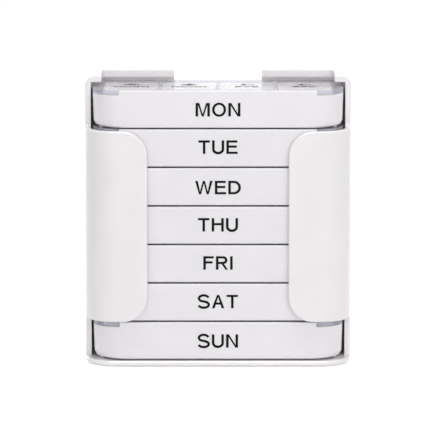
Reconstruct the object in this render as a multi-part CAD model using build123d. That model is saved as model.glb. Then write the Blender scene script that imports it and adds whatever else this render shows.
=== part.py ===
from build123d import *
import os

# Weekly pill organizer: a one-piece magazine that holds seven day boxes, one above the other.
# Millimetres. Z is up, X is the width and the front looks along -Y. The origin is the middle
# of the underside. Inside a day box, Y is the depth behind its front and Z starts at its base.

DAYS = ("monday", "tuesday", "wednesday", "thursday", "friday", "saturday", "sunday")

# Day box
box_width = 130.2  # across the lid
box_depth = 41.0
box_height = 19.45  # underside to lid top, without the runners
front_radius = 14.0  # plan corners at the front
rear_radius = 7.5
base_set_in = 0.6  # draft: how far the sides lean in at the underside
base_bevel = 0.4  # along the front and the rear of the underside
end_round = 2.6  # along its ends, as two flats
end_knee = 0.3  # where those meet, as a share of end_round
wall = 1.8
tray_floor = 1.6
compartments = 4
row_margin = 5.1  # beside the row of compartments, at each side of a box
divider = 1.6
lip_thickness = 1.6  # label panel where it stands up in front of the lid
lip_radius = 0.5
runner_width = 1.8
runner_height = 0.6
runner_setback = 9.0  # from the front and from the back of the box

# Clear lid
lid_height = 2.5
lid_fit = 0.1  # lid frame to the lip
lid_border = 1.5  # frame in front of the windows
bar_width = 1.4  # frame between two windows
ledge_depth = 1.2  # carries a flap's front edge
thumb_width = 12.0  # recess in the border, in front of a flap
thumb_drop = 0.9
flap_thickness = 1.6
flap_fit = 0.3  # round a flap, in its window
flap_drop_fit = 0.05  # under a flap, over its ledge
flap_bevel = 0.5
hinge_depth = 32.0  # flap hinge line, behind the box front
hinge_drop = 1.3  # hinge line below the lid top
pin_radius = 0.6  # of the rod along a working flap's rear edge, whose ends are the pins
pin_fit = 0.05
pin_reach = 0.6  # of a pin in its bar

# Magazine
stack_fit = 0.2  # under each box's runners
side_fit = 1.0
front_fit = 0.5
rear_fit = 0.5
floor_thickness = 3.0
side_wall = 2.9
rear_wall = 2.2
wing_wall = 2.0
corner_outer = 17.0  # plan corners at the front
corner_inner = 14.6
rear_outer = 10.0
rear_inner = 8.2
roof_thickness = 3.6
roof_gap = 2.5  # lid top to the roof's underside
roof_side_reach = 5.6  # roof past the inner side faces
roof_rear_reach = 7.0  # roof past the inner rear face
roof_corner = 2.6
top_radius = 5.0
bottom_bevel = 1.2
wing_gap = 73.2  # between the two wings
wing_top_drop = 0.8  # wings' top below the top of the second box
wing_foot_rise = 0.45  # wings' foot above the lid of the lowest box
wing_corner = 13.0
wing_root = 3.0  # where a wing's edge turns up or down the side wall
front_bevel = 0.6  # along the wings' and the floor's front edges
mouth_depth = 15.0  # open corners in front of the top and the lowest box
notch_width = 45.6
notch_depth = 15.0  # finger notch, below the roof
notch_corner = 6.0

# What follows from them
box_pitch = box_height + runner_height + stack_fit
first_base = floor_thickness + stack_fit + runner_height
stack_top = first_base + (len(DAYS) - 1) * box_pitch + box_height
roof_under = stack_top + roof_gap
holder_height = roof_under + roof_thickness
inner_width = box_width + 2 * side_fit
holder_width = inner_width + 2 * side_wall
inner_front = -front_fit
inner_back = box_depth + rear_fit
outer_front = inner_front - wing_wall
outer_back = inner_back + rear_wall
box_front = -(outer_front + outer_back) / 2
wing_top = stack_top - box_pitch - wing_top_drop
wing_foot = first_base + box_height + wing_foot_rise

row_width = box_width - 2 * row_margin
compartment_pitch = row_width / compartments
tray_rim = box_height - lid_height
lip_width = box_width - 2 * front_radius
window_width = compartment_pitch - bar_width
window_front = lip_thickness + lid_fit + lid_border
window_back = hinge_depth + hinge_drop + flap_fit
flap_width = window_width - 2 * flap_fit
hinge_height = box_height - hinge_drop


def plan(width, front, back, front_corner, rear_corner):
    """Rectangle between two depths, with rounded front and rear corners."""
    face = Pos(0, (front + back) / 2) * Rectangle(width, back - front)
    face = fillet(face.vertices().group_by(Axis.Y)[-1], rear_corner)
    return fillet(face.vertices().group_by(Axis.Y)[0], front_corner)


def block(x, y, z):
    """Box between the given (low, high) pairs."""
    size = [high - low for low, high in (x, y, z)]
    return Pos(x[0], y[0], z[0]) * Box(*size, align=(Align.MIN,) * 3)


def box_outline(height, inset=0, end_inset=0):
    """A box's drafted plan outline at a height, set in all round and at its ends."""
    inset += base_set_in * (1 - height / box_height)
    width, back = box_width - 2 * (inset + end_inset), box_depth - inset
    return Pos(0, 0, height) * plan(width, inset, back, front_radius - inset, rear_radius - inset)


def box_form(foot, inset=0):
    """A box's drafted form from a foot height up to the lid top."""
    return loft([box_outline(foot, inset), box_outline(box_height, inset)], ruled=True)


def compartment_centres():
    return [(i - (compartments - 1) / 2) * compartment_pitch for i in range(compartments)]


def divider_centres():
    return [(i - compartments / 2) * compartment_pitch for i in range(1, compartments)]


def tray():
    """White tray with its label panel, dividers and two runners."""
    knee = end_knee * end_round
    foot = [box_outline(0, base_bevel, end_round), box_outline(knee, 0, knee)]
    body = loft([*foot, box_outline(end_round), box_outline(box_height)], ruled=True)
    panel_top = body.faces().sort_by(Axis.Z)[-1].edges().filter_by(Axis.X).sort_by(Axis.Y)[0]
    body = fillet(panel_top, lip_radius) - box_form(tray_floor, wall)
    half = box_width / 2
    above = (tray_rim, box_height + 1)
    body -= block((-half, half), (lip_thickness, box_depth), above)
    for side in (-1, 1):
        ends = sorted((side * lip_width / 2, side * half))
        body -= block(ends, (0, lip_thickness), above)
        inner = side * (row_width / 2 - bar_width / 2 + flap_fit)
        sides = sorted((inner, inner + side * runner_width))
        run = (runner_setback, box_depth - runner_setback)
        body += block(sides, run, (-runner_height, tray_floor / 2))
    for x in divider_centres():
        sides = (x - divider / 2, x + divider / 2)
        body += block(sides, (wall, box_depth - wall), (tray_floor / 2, tray_rim))
    return body


def hinge_rod(length, radius):
    """Round bar on the hinge line, centred on X = 0."""
    return Pos(0, hinge_depth, hinge_height) * Rot(0, 90, 0) * Cylinder(radius, length)


def lid_frame(working):
    """Clear frame: windows, ledges and thumb recesses. A working lid also has its pin bores."""
    frame = box_form(tray_rim)
    above = box_height + 1
    lip_room = lip_width / 2 + lid_fit
    frame -= block((-lip_room, lip_room), (-1, lip_thickness + lid_fit), (0, above))
    seat = box_height - flap_thickness - flap_drop_fit
    for x in compartment_centres():
        sides = (x - window_width / 2, x + window_width / 2)
        thumb = (x - thumb_width / 2, x + thumb_width / 2)
        frame -= block(sides, (window_front, window_back), (seat, above))
        frame -= block(sides, (window_front + ledge_depth, window_back), (0, above))
        frame -= block(thumb, (lip_thickness, window_front), (box_height - thumb_drop, above))
    if working:
        bore_length = row_width - bar_width + 2 * (pin_reach + flap_fit)
        frame -= hinge_rod(bore_length, pin_radius + pin_fit)
    return frame


def flap(working):
    """Clear flap at X = 0. A working flap has a rod along its rear edge, with pins at its ends."""
    sides = (-flap_width / 2, flap_width / 2)
    depths = (window_front + flap_fit, hinge_depth)
    plate = block(sides, depths, (box_height - flap_thickness, box_height))
    plate = chamfer(plate.edges().filter_by(Axis.X).sort_by(Axis.Y)[-2:], flap_bevel)
    if working:
        plate += hinge_rod(flap_width + 2 * (flap_fit + pin_reach), pin_radius)
    return plate


def wing_outline(side):
    """One wing seen from the front, as a face in X and Z that runs out past the side wall."""
    reach = holder_width / 2
    middle = side * (wing_gap / 2 + reach / 2)
    wing = Pos(middle, (wing_top + wing_foot) / 2) * Rectangle(reach, wing_top - wing_foot)
    corners = wing.vertices().group_by(Axis.X)
    return fillet(corners[0] if side > 0 else corners[-1], wing_corner)


def mouth():
    """What is open at the magazine's front: between the wings, and the top and lowest corners."""
    above = holder_height + roof_thickness
    span = above - floor_thickness
    opening = Pos(0, floor_thickness + span / 2) * Rectangle(2 * holder_width, span)
    for side in (-1, 1):
        opening -= wing_outline(side)
    form = extrude(Plane.XZ.offset(-mouth_depth) * opening, mouth_depth - outer_front + 1)
    wing_lines = form.faces().sort_by(Axis.Y)[-1].edges().filter_by(Axis.X).sort_by(Axis.Z)
    return fillet(wing_lines[1:-1], wing_root)


def roof_opening():
    """The opening in the roof, from the front to the rear flange."""
    width = inner_width - 2 * roof_side_reach
    back = inner_back - roof_rear_reach
    front = outer_front - 1
    face = Pos(0, (front + back) / 2) * Rectangle(width, back - front)
    face = fillet(face.vertices().group_by(Axis.Y)[-1], roof_corner)
    return extrude(Pos(0, 0, roof_under - 1) * face, roof_thickness + 2)


def finger_notch():
    """The notch through the roof and down the rear wall."""
    foot = roof_under - notch_depth
    above = holder_height + 1
    face = Pos(0, (foot + above) / 2) * Rectangle(notch_width, above - foot)
    face = fillet(face.vertices().group_by(Axis.Y)[0], notch_corner)
    front = inner_back - roof_rear_reach - 1
    return extrude(Plane.XZ.offset(-outer_back - 1) * face, outer_back + 1 - front)


def holder():
    """Magazine: floor, side walls, rear wall, roof flange and two wings round the front."""
    outline = plan(holder_width, outer_front, outer_back, corner_outer, rear_outer)
    room = plan(inner_width, inner_front, inner_back, corner_inner, rear_inner)
    body = extrude(outline, holder_height)
    body = fillet(body.faces().sort_by(Axis.Z)[-1].edges(), top_radius)
    body = chamfer(body.faces().sort_by(Axis.Z)[0].edges(), bottom_bevel)
    body -= extrude(Pos(0, 0, floor_thickness) * room, roof_under - floor_thickness)
    body = body - roof_opening() - finger_notch() - mouth()
    upright, level = (body.edges().filter_by(axis).group_by(Axis.Y)[0] for axis in (Axis.Z, Axis.X))
    wings, sill = upright.sort_by(Axis.X)[1:-1], level.sort_by(Axis.Z)[1]
    return chamfer([*wings, sill], front_bevel)


def main():
    os.makedirs("parts", exist_ok=True)
    export_step(Pos(0, box_front, 0) * holder(), "parts/holder.step")
    tray_solid = tray()
    for level, day in enumerate(reversed(DAYS)):
        place = Pos(0, box_front, first_base + level * box_pitch)
        working = day == DAYS[0]  # only the top box's flaps have room to open
        frame_solid, flap_solid = lid_frame(working), flap(working)
        export_step(place * tray_solid, f"parts/{day}_tray.step")
        export_step(place * frame_solid, f"parts/{day}_lid_frame.step")
        for number, x in enumerate(compartment_centres(), 1):
            export_step(place * Pos(x, 0, 0) * flap_solid, f"parts/{day}_flap_{number}.step")


main()
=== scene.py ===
import math

import bmesh
import bpy
from mathutils import Matrix, Vector


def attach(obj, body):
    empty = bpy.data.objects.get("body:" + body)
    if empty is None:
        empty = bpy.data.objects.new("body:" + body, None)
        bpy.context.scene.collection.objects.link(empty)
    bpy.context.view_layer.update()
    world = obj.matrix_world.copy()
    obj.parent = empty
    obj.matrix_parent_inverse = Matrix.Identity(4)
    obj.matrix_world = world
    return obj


# Weekly pill organizer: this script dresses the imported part, adds the printed words and marks and
# the hinge rods of the boxes whose flaps stay shut, and sets up floor, light and camera.

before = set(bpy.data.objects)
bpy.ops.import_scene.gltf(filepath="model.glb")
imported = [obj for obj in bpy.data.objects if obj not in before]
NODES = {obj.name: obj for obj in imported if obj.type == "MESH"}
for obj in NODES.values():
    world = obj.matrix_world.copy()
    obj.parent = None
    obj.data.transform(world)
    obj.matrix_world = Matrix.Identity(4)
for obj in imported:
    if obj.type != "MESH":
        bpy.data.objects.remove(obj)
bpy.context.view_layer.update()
MM = 0.001

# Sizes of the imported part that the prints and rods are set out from, in millimetres
DAYS = ("monday", "tuesday", "wednesday", "thursday", "friday", "saturday", "sunday")
BOX_FRONT = -20.6  # in Y
BOX_HEIGHT = 19.45
BOX_PITCH = 20.25
FIRST_BASE = 3.8  # underside of the lowest box
BASE_SET_IN = 0.6  # how far the label panel leans in at its foot
COMPARTMENT_X = (-45.0, -15.0, 15.0, 45.0)
HINGE_DEPTH = 32.0  # behind the box front
HINGE_DROP = 1.3  # below the lid top
PIN_RADIUS = 0.6

WORKING_BOX = "monday"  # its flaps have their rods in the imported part
DRAWERS = {"monday": "monday_drawer", "sunday": "sunday_drawer"}


def day_base(day):
    """Height of a box's underside, in millimetres."""
    return FIRST_BASE + (len(DAYS) - 1 - DAYS.index(day)) * BOX_PITCH


def body_of_box(day):
    return DRAWERS.get(day, "holder")


def body_of_flap(day, number):
    return f"monday_lid_{number}" if day == WORKING_BOX else body_of_box(day)


# ---------------------------------------------------------------- materials

NOISE_LOW, NOISE_HIGH = 0.3, 0.7  # the stretch of a noise's values that is spread out
EDGE_SAMPLES = 6
HELD_BACK = 0.06  # by a clear piece, of the light on its way to other surfaces


def new_material(name):
    material = bpy.data.materials.new(name)
    material.use_nodes = True
    tree = material.node_tree
    return material, tree, tree.nodes["Principled BSDF"]


def noise(tree, scale, detail, roughness=0.5, stretch=(1, 1, 1)):
    """Noise in object coordinates, at a scale given in features per metre."""
    coordinates = tree.nodes.new("ShaderNodeTexCoord")
    mapping = tree.nodes.new("ShaderNodeMapping")
    mapping.inputs["Scale"].default_value = stretch
    texture = tree.nodes.new("ShaderNodeTexNoise")
    texture.inputs["Scale"].default_value = scale
    texture.inputs["Detail"].default_value = detail
    texture.inputs["Roughness"].default_value = roughness
    tree.links.new(coordinates.outputs["Object"], mapping.inputs["Vector"])
    tree.links.new(mapping.outputs["Vector"], texture.inputs["Vector"])
    return texture.outputs["Fac"]


def ranged(tree, value, low, high):
    """A noise's middle spread out between two values."""
    node = tree.nodes.new("ShaderNodeMapRange")
    node.inputs["From Min"].default_value = NOISE_LOW
    node.inputs["From Max"].default_value = NOISE_HIGH
    node.inputs["To Min"].default_value = low
    node.inputs["To Max"].default_value = high
    tree.links.new(value, node.inputs["Value"])
    return node.outputs["Result"]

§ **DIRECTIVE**
Copy out only the lines running from the beginning of the data to the line with "pin_reach = 0.6", both ends included.

§ **FINISHED EXERCISE**
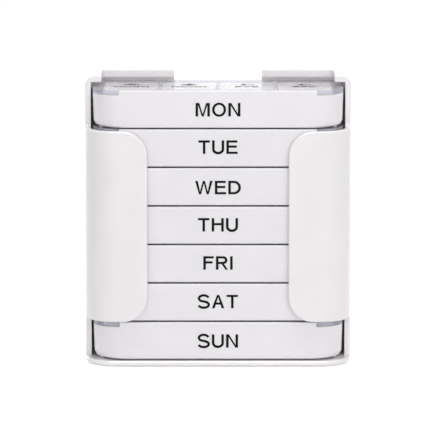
Reconstruct the object in this render as a multi-part CAD model using build123d. That model is saved as model.glb. Then write the Blender scene script that imports it and adds whatever else this render shows.
=== part.py ===
from build123d import *
import os

# Weekly pill organizer: a one-piece magazine that holds seven day boxes, one above the other.
# Millimetres. Z is up, X is the width and the front looks along -Y. The origin is the middle
# of the underside. Inside a day box, Y is the depth behind its front and Z starts at its base.

DAYS = ("monday", "tuesday", "wednesday", "thursday", "friday", "saturday", "sunday")

# Day box
box_width = 130.2  # across the lid
box_depth = 41.0
box_height = 19.45  # underside to lid top, without the runners
front_radius = 14.0  # plan corners at the front
rear_radius = 7.5
base_set_in = 0.6  # draft: how far the sides lean in at the underside
base_bevel = 0.4  # along the front and the rear of the underside
end_round = 2.6  # along its ends, as two flats
end_knee = 0.3  # where those meet, as a share of end_round
wall = 1.8
tray_floor = 1.6
compartments = 4
row_margin = 5.1  # beside the row of compartments, at each side of a box
divider = 1.6
lip_thickness = 1.6  # label panel where it stands up in front of the lid
lip_radius = 0.5
runner_width = 1.8
runner_height = 0.6
runner_setback = 9.0  # from the front and from the back of the box

# Clear lid
lid_height = 2.5
lid_fit = 0.1  # lid frame to the lip
lid_border = 1.5  # frame in front of the windows
bar_width = 1.4  # frame between two windows
ledge_depth = 1.2  # carries a flap's front edge
thumb_width = 12.0  # recess in the border, in front of a flap
thumb_drop = 0.9
flap_thickness = 1.6
flap_fit = 0.3  # round a flap, in its window
flap_drop_fit = 0.05  # under a flap, over its ledge
flap_bevel = 0.5
hinge_depth = 32.0  # flap hinge line, behind the box front
hinge_drop = 1.3  # hinge line below the lid top
pin_radius = 0.6  # of the rod along a working flap's rear edge, whose ends are the pins
pin_fit = 0.05
pin_reach = 0.6  # of a pin in its bar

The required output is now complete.